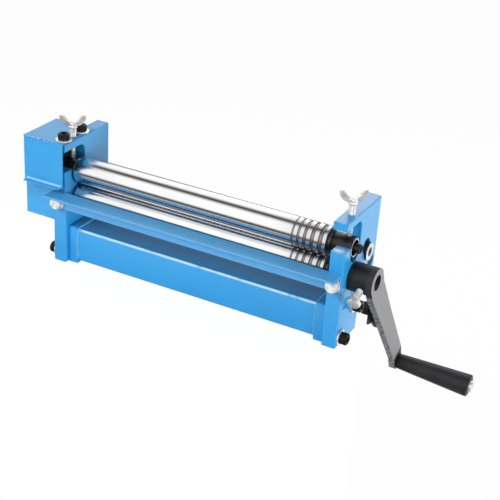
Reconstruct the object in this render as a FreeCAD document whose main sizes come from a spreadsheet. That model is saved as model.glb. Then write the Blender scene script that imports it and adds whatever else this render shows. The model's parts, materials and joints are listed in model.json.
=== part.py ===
# Slip roll machine, 12-inch class: two geared front rolls, a sliding rear roll and a hand crank.
# X runs along the rolls with the crank at the positive end, Y to the rear, Z up, all in millimetres.
# The origin is the centre of the base beam's underside.

import FreeCAD
import Part
import Sketcher
import math
import os
import re

# ---------------------------------------------------------------- driving dimensions
SIZES = [
    # name, value, what it is
    ("frame_gap", 320, "between the inner faces of the frames"),
    ("plate", 16, "thickness of a frame"),
    ("leg_depth", 52, "leg, front to back"),
    ("foot_drop", 3, "feet below the beam's underside"),
    ("edge_chamfer", 0.8, "broken edge of the frames"),
    ("lower_axis", 71.8, "height of the lower roll's axis"),
    ("lip_rise", 3.4, "window floor above the upper roll's axis"),
    ("window_rise", 27, "window roof above the upper roll's axis"),
    ("window_corner", 8, "corner radius of the window"),
    ("pocket_drop", 4.15, "centre of the pocket's round bottom below the upper axis"),
    ("jaw_height", 8.9, "metal above the window"),
    ("slot_tilt", 33, "slant of the rear slot from the vertical, degrees"),
    ("slot_radius", 8.6, "half width of the rear slot"),
    ("slot_length", 28.7, "between the centres of the slot's ends"),
    ("slot_wall", 5.2, "metal below the slot, along its slant"),
    ("slot_rear_wall", 3.9, "metal behind the slot"),
    ("rear_gap", 0.87, "rear roll to upper roll at the top of the slot"),
    ("rear_angle", 18.55, "rear roll below the upper roll at the top of the slot, degrees"),
    ("rear_rest_drop", 10, "rear roll below the top of the slot at rest"),
    ("running_fit", 0.05, "radial clearance of what turns, slides or screws in"),
    ("face_gap", 0.3, "clearance between faces of moving pieces"),
    ("roll_radius", 15.6, "all three rolls"),
    ("nip_gap", 0.3, "between the front rolls"),
    ("roll_left_gap", 3, "left end of the rolls to the left frame"),
    ("roll_right_gap", 11, "right end of the front rolls to the right frame"),
    ("roll_chamfer", 1.2, "chamfer at the ends of the rolls"),
    ("neck_radius", 8.5, "front rolls' necks in their bushes"),
    ("rear_neck_radius", 5, "rear roll's necks"),
    ("groove_count", 5, "wire grooves"),
    ("groove_inset", 37.4, "first wire groove from the rolls' right end"),
    ("groove_pitch", 6.6, "first spacing of the wire grooves"),
    ("groove_pitch_gain", 0.8, "how much each further spacing is wider"),
    ("groove_width", 2.4, "first wire groove"),
    ("groove_width_gain", 0.6, "how much each further groove is wider"),
    ("bush_radius", 11.5, "outside of the front bushes"),
    ("bush_proud", 8.5, "right bushes past the inner face of their frame"),
    ("bush_left_proud", 1.5, "left bushes past the inner face of their frame"),
    ("bush_recess", 0.5, "bushes short of the outer face"),
    ("bush_chamfer", 1, "chamfer of the bushes"),
    ("neck_recess", 5, "upper right neck's shoulder inside its bush"),
    ("stub_radius", 5, "upper roll's stub at the right"),
    ("stub_reach", 6.6, "stub past the outer face of the frame"),
    ("centre_radius", 2.6, "centre hole in a shaft's end"),
    ("centre_depth", 6, "depth of that hole"),
    ("centre_flare", 1.2, "countersink of that hole"),
    ("small_chamfer", 0.6, "shaft ends and collars"),
    ("seat_radius", 7, "gear seats"),
    ("seat_tail", 4, "gear seat past the gear"),
    ("gear_offset", 6, "gears from the left frame's outer face"),
    ("gear_width", 16, "face width of the gears"),
    ("gear_teeth", 18, "teeth of each gear"),
    ("tooth_tip", 1.75, "tooth above the pitch circle"),
    ("tooth_root", 2.2, "tooth below the pitch circle"),
    ("tooth_root_width", 3.7, "tooth at its foot"),
    ("tooth_pitch_width", 2.4, "tooth at the pitch circle"),
    ("tooth_tip_width", 1.1, "tooth at its tip"),
    ("key_width", 4, "square gear keys"),
    ("key_length", 12, "gear keys"),
    ("ring_groove_radius", 6.5, "floor of the retaining rings' grooves"),
    ("ring_thickness", 1.2, "retaining rings"),
    ("ring_radius", 9.6, "outside of the retaining rings"),
    ("ring_mouth", 5, "opening of the retaining rings"),
    ("tube_size", 40, "base beam, square"),
    ("tube_wall", 3, "base beam's wall"),
    ("tube_corner", 4, "base beam's outer corner radius"),
    ("block_length", 12, "end blocks of the base beam"),
    ("block_proud", 1, "end blocks past the beam's faces"),
    ("bar_width", 20, "angle bar's legs"),
    ("bar_wall", 3, "angle bar's thickness"),
    ("bar_rise", 11.7, "angle bar's top above the lower axis"),
    ("bar_inset", 1, "angle bar short of the frames' outer faces"),
    ("bar_inner_corner", 1, "inner corner radius of the angle bar"),
    ("bar_bolt_drop", 12, "bar bolts below the bar's top"),
    ("bar_washer_radius", 8, "washers of the bar bolts"),
    ("screw_radius", 4, "M8 threads"),
    ("hex_flats", 13, "M8 hexagons across flats"),
    ("hex_height", 5.3, "M8 hexagon heads"),
    ("washer_radius", 9, "M8 washers"),
    ("washer_thickness", 1.6, "M8 washers"),
    ("cap_radius", 6.5, "M8 socket heads"),
    ("cap_height", 8, "M8 socket heads"),
    ("cap_socket", 6, "hexagon in the M8 socket heads, across flats"),
    ("cap_socket_depth", 4, "depth of that hexagon"),
    ("bar_bolt_length", 16, "bar bolts under the head"),
    ("base_screw_length", 25, "base screws under the head"),
    ("base_screw_front_inset", 4, "front base screws from the beam's front"),
    ("base_screw_low", 6.5, "front base screws above the beam's underside"),
    ("base_screw_rear_inset", 6.5, "rear base screws from the beam's rear"),
    ("base_screw_top_inset", 8.5, "rear base screws below the beam's top"),
    ("hood_screw_length", 10, "hood screws under the head"),
    ("hood_head_height", 6.4, "hood screw heads"),
    ("hood_screw_front", 17, "front hood screw before the middle"),
    ("hood_screw_back", 15.5, "rear hood screw behind the middle"),
    ("tap_spare", 1, "blind threads deeper than their screws"),
    ("sheet", 1.5, "hood and guard sheet"),
    ("hood_width", 36.4, "hood past the left frame's outer face"),
    ("hood_right_inset", 1.5, "hood short of the left frame's inner face"),
    ("hood_front_gap", 2, "hood's front panel to the frame"),
    ("hood_back", 31, "hood's rear face behind the middle"),
    ("hood_drop", 14.3, "hood's lower edge below the upper axis"),
    ("hood_flange", 6.5, "hood's front flange"),
    ("hood_flange_inset_left", 3, "flange short of the hood's left end"),
    ("hood_flange_inset_right", 1.5, "flange short of the hood's right end"),
    ("hood_wing_hole", 5.5, "radius of the hood's hole for the wing screw"),
    ("guard_width", 39, "guard past the left frame's outer face"),
    ("guard_half_depth", 23, "guard's half depth"),
    ("guard_floor_drop", 26.8, "guard's underside below the lower axis"),
    ("guard_height", 40, "height of the guard"),
    ("guard_flange", 13, "height of the guard's inner flange"),
    ("guard_screw_spread", 14, "guard screws from the middle"),
    ("guard_screw_radius", 2.5, "guard screws, M5"),
    ("guard_screw_length", 8, "guard screws under the head"),
    ("guard_head_radius", 4.5, "guard screw heads"),
    ("guard_head_height", 2.4, "guard screw heads"),
    ("dog_radius", 2.7, "plain tip of the wing screws"),
    ("dog_length", 15, "plain tip of the wing screws"),
    ("wing_rise", 11, "wing screws' collars above the frames"),
    ("collar_radius", 5, "wing screws' collars"),
    ("collar_height", 2, "wing screws' collars"),
    ("barrel_radius", 4.6, "wing screws' barrels"),
    ("barrel_height", 5, "wing screws' barrels"),
    ("wing_half_span", 14, "wing tips from the screw's axis"),
    ("wing_height", 13, "wing tips above the collar's underside"),
    ("wing_thickness", 3, "wings"),
    ("wing_angle_right", 40, "right wings' heading at rest, degrees"),
    ("wing_angle_left", 22, "left wings' heading at rest, degrees"),
    ("block_flat", 7, "rear roll's axis to the slide blocks' flat"),
    ("block_inner_reach", 2.7, "slide blocks past the inner face of their frame"),
    ("end_washer_radius", 9.75, "rear roll's end washers"),
    ("end_washer_thickness", 2.5, "rear roll's end washers"),
    ("end_screw_radius", 3, "rear roll's end screws, M6"),
    ("end_screw_length", 14, "rear roll's end screws under the head"),
    ("end_head_radius", 4.9, "rear roll's end screw heads"),
    ("end_head_height", 1.8, "rear roll's end screw heads"),
    ("end_socket", 4, "hexagon in the end screw heads, across flats"),
    ("knob_distance", 129, "knobs' middle from the rear roll's axis"),
    ("knob_height", 14, "star knobs"),
    ("knob_core_radius", 14.5, "star knobs between their lobes"),
    ("knob_lobes", 6, "lobes of a star knob"),
    ("lobe_radius", 6, "each lobe"),
    ("lobe_circle", 12.4, "lobes from the knob's axis"),
    ("knob_neck_radius", 8, "neck of a star knob"),
    ("knob_neck_height", 7, "neck of a star knob"),
    ("knob_thread_depth", 16, "screw inside its star knob"),
    ("hub_radius", 15.5, "crank hub"),
    ("hub_gap", 1, "crank hub to the right frame"),
    ("hub_length", 20, "crank hub"),
    ("shaft_recess", 6, "lower roll's end inside the crank"),
    ("arm_thickness", 7, "crank arm"),
    ("arm_offset", 12, "outward bend of the crank arm"),
    ("arm_first_crease", 15, "first bend from the hub's axis"),
    ("arm_second_crease", 15, "second bend before the grip's axis"),
    ("arm_waist_distance", 55, "where the arm is narrower, from the hub's axis"),
    ("arm_waist", 24.4, "arm's width there"),
    ("arm_end_width", 18.5, "arm's width at the grip"),
    ("crank_radius", 137, "grip's axis from the hub's axis"),
    ("arm_end_reach", 9.5, "arm past the grip's axis"),
    ("arm_end_cut", 4, "cut corners at the arm's end"),
    ("crank_angle", 27.6, "arm's lean to the rear at rest, degrees"),
    ("grip_tilt", 3.6, "grip's droop at rest, degrees"),
    ("set_bolt_radius", 4, "crank's set bolt, M8"),
    ("set_bolt_inset", 5.8, "set bolt from the hub's outer end"),
    ("set_bolt_flats", 13, "set bolt's head across flats"),
    ("set_bolt_head", 5.3, "set bolt's head"),
    ("set_bolt_reach", 28, "set bolt's head from the hub's axis"),
    ("grip_length", 82.5, "grip"),
    ("grip_inner_radius", 8.2, "grip at the arm"),
    ("grip_outer_radius", 12.2, "grip at its outer end"),
    ("grip_chamfer", 1.2, "grip's edges"),
    ("grip_recess_radius", 8, "recess in the grip's end"),
    ("grip_recess_depth", 4, "recess in the grip's end"),
    ("grip_head_radius", 6.8, "grip screw's head"),
    ("grip_head_height", 7.2, "grip screw's head"),
    ("grip_slot_width", 1.6, "slot in the grip screw's head"),
    ("grip_slot_depth", 2.2, "slot in the grip screw's head"),
]

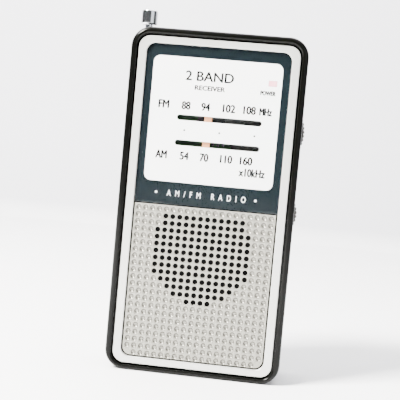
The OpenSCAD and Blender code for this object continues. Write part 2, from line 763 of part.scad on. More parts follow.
module antenna_knob() color("#c8cacc") translate([ant_x, ant_y, 0]) {
    difference() {
        translate([0, 0, ant_top + 4]) cylinder(r = 1.4, h = knob_z - ant_top - 4);
        translate([0, 0, ant_top + 3]) cylinder(r = section_r(4), h = knob_z - ant_top - 3);
    }
    translate([0, 0, knob_z]) cylinder(r1 = knob_d / 2 - 0.5, r2 = knob_d / 2, h = 0.5);
    translate([0, 0, knob_z + 0.5]) cylinder(r = knob_d / 2, h = knob_h - 1);
    translate([0, 0, knob_z + knob_h - 0.5]) cylinder(r1 = knob_d / 2, r2 = knob_d / 2 - 0.5, h = 0.5);
}

module antenna_clip() color("#8f9296") {
    z = board_z1 - 3.2;
    difference() {
        block(-inner_x + 0.05, ant_x + ant_r + 0.7, ant_y - ant_r - 0.8, ant_y + ant_r + 0.8, z - 1.5, z + 1.5);
        translate([ant_x, ant_y, z - 2]) cylinder(r = ant_r, h = 4);
    }
    block(ant_x + ant_r + 0.6, board_x0 + 2, board_back, board_back + 0.6, z - 1.5, z + 1.5);
}

front_shell();
rear_shell();
battery_door();
case_screws();
bezel();
dial_lens();
dial_sheet();
grille_plate();
power_lamp();
speaker_gasket();
speaker_basket();
speaker_magnet();
speaker_cone();
speaker_clips();
speaker_screws();
circuit_board();
board_screws();
audio_chip();
if_cans();
capacitors();
resistors();
ferrite_rod();
ferrite_coil();
ferrite_holders();
tuning_capacitor();
tuning_shaft();
tuning_wheel();
tuning_screw();
idler_gear();
idler_pin();
pointer_carriage();
dial_pointer();
guide_rods();
volume_control();
volume_shaft();
volume_wheel();
volume_screw();
band_switch();
band_slider();
earphone_jack();
cell_left();
cell_right();
contact_plates();
contact_springs();
antenna_base();
antenna_clip();
antenna_section_1();
antenna_section_2();
antenna_section_3();
antenna_tip();
antenna_knob();
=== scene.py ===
"""Looks for the transistor pocket radio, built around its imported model."""
import math

import bmesh
import bpy
from bpy.props import FloatProperty, FloatVectorProperty, IntProperty, PointerProperty
from mathutils import Matrix, Vector


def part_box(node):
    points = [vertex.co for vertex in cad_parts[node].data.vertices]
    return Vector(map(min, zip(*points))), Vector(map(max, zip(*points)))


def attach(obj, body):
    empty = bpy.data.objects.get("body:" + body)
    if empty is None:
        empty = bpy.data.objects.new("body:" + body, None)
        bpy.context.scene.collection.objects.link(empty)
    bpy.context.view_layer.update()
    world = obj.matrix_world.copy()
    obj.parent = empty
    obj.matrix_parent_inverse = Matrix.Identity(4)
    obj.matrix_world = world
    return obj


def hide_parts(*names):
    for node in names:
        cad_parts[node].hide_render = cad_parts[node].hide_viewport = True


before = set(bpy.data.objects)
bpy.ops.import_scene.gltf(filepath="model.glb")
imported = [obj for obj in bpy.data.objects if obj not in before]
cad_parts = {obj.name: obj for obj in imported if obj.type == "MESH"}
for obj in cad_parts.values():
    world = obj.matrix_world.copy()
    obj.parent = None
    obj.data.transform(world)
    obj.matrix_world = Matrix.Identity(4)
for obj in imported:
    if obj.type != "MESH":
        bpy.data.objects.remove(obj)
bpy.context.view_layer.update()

bl_info = {
    "name": "Pocket Radio",
    "version": (1, 0, 0),
    "blender": (4, 5, 0),
    "location": "3D View > Sidebar > Radio",
    "description": "Builds the visible pieces of a transistor pocket radio",
    "category": "Object",
}

MM = 0.001
FILM = 0.02 * MM  # thickness of a printed film
DOOR_TONGUE = 1.2 * MM  # width of the tongue along each side of the battery door


# ---- Colours and nodes

def srgb(hex_text, alpha=1.0):
    """An sRGB hex colour as linear red, green, blue and alpha."""
    values = [int(hex_text[i:i + 2], 16) / 255 for i in (1, 3, 5)]
    linear = [v / 12.92 if v <= 0.04045 else ((v + 0.055) / 1.055) ** 2.4 for v in values]
    return (*linear, alpha)


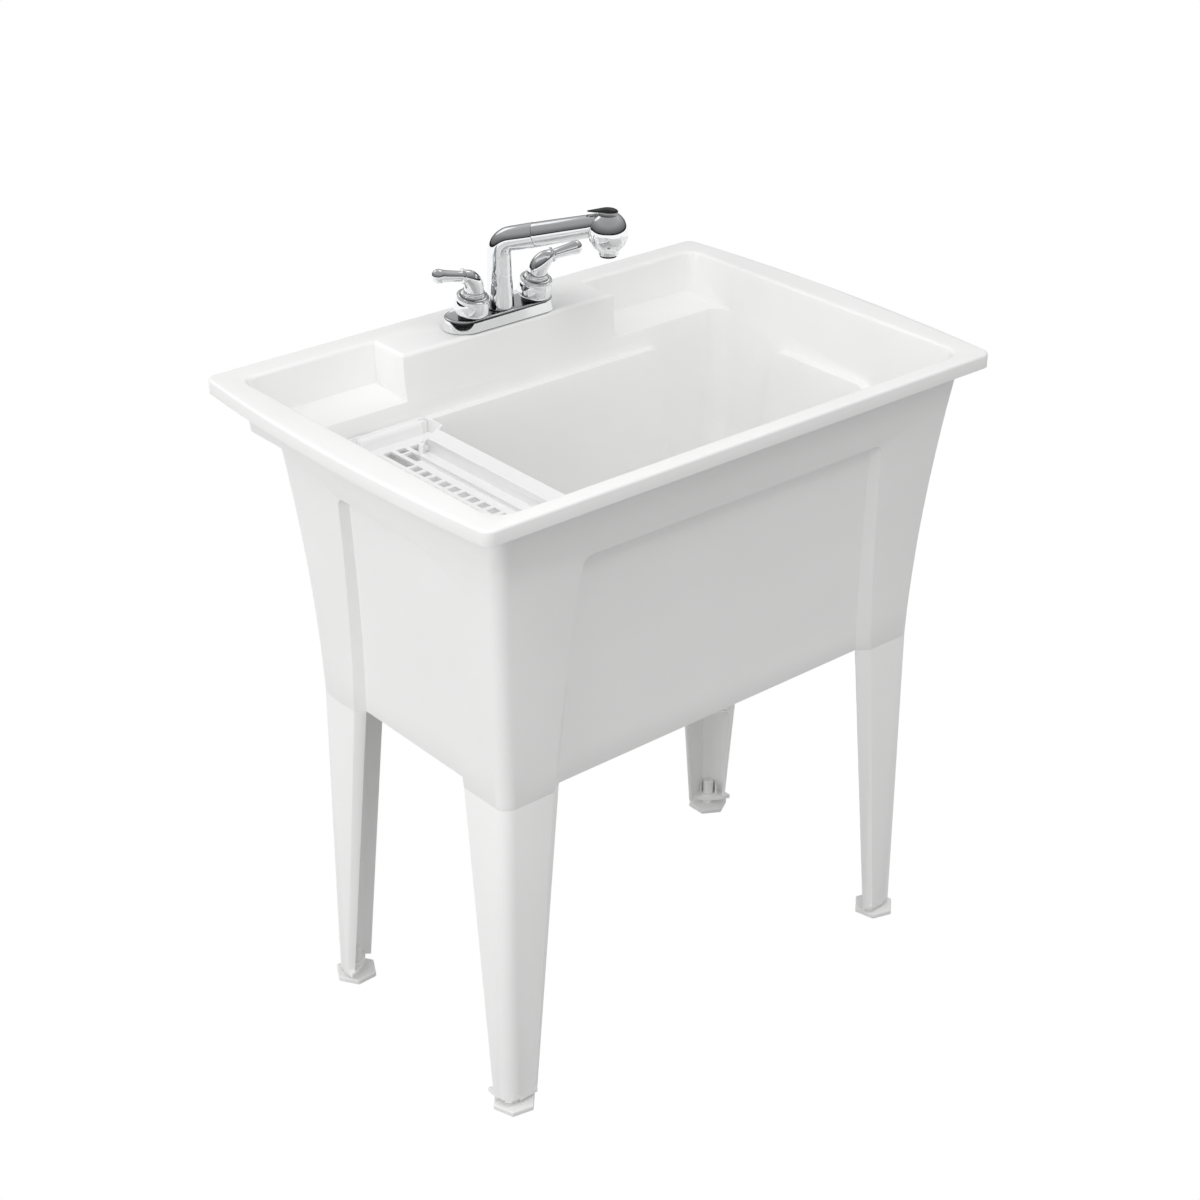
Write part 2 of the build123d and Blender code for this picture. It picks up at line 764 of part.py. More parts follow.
def make_tray():
    ledge = panel_top + wall + fit
    low = ledge + tray_wall - tray_depth
    top = ledge + tray_wall
    left = -(half_width(low) - wall - tray_gap)
    back = back_reach(low) - wall - tray_gap
    front = -(front_reach(low) - wall - tray_gap)
    band_left = tray_right - tray_band
    tray_lobe_right = tray_right + tray_lobe
    tray_ridge_right = tray_right - tray_ridge_inset
    tray_hump_left = tray_right - tray_hump_length
    tray_lobe_front = body_back - tray_lobe_setback
    tray_partition_end = body_back - tray_partition_setback
    tray_ridge_end = body_back - tray_ridge_setback

    # outer plan, with the small lobe at the back right
    plan = make_face(Polyline(
        (left, front),
        (tray_right, front),
        (tray_right, tray_partition_end),
        (tray_lobe_right, tray_lobe_front),
        (tray_lobe_right, back),
        (left, back),
        close=True,
    ))
    round_left = plan.vertices().sort_by(Axis.X)[:2]
    plan = fillet(round_left, tray_corner_radius)
    round_lobe = plan.vertices().sort_by_distance(Vector(tray_lobe_right, back, 0))[0]
    plan = fillet(round_lobe, tray_corner_radius / 3)
    tray = Pos(0, 0, low) * extrude(plan, tray_depth)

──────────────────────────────

Copy every line of the listing where the word "objects" appears.

◆ EXPECTED ANSWER:
    empty = bpy.data.objects.get("body:" + body)
        empty = bpy.data.objects.new("body:" + body, None)
        bpy.context.scene.collection.objects.link(empty)
before = set(bpy.data.objects)
imported = [obj for obj in bpy.data.objects if obj not in before]
        bpy.data.objects.remove(obj)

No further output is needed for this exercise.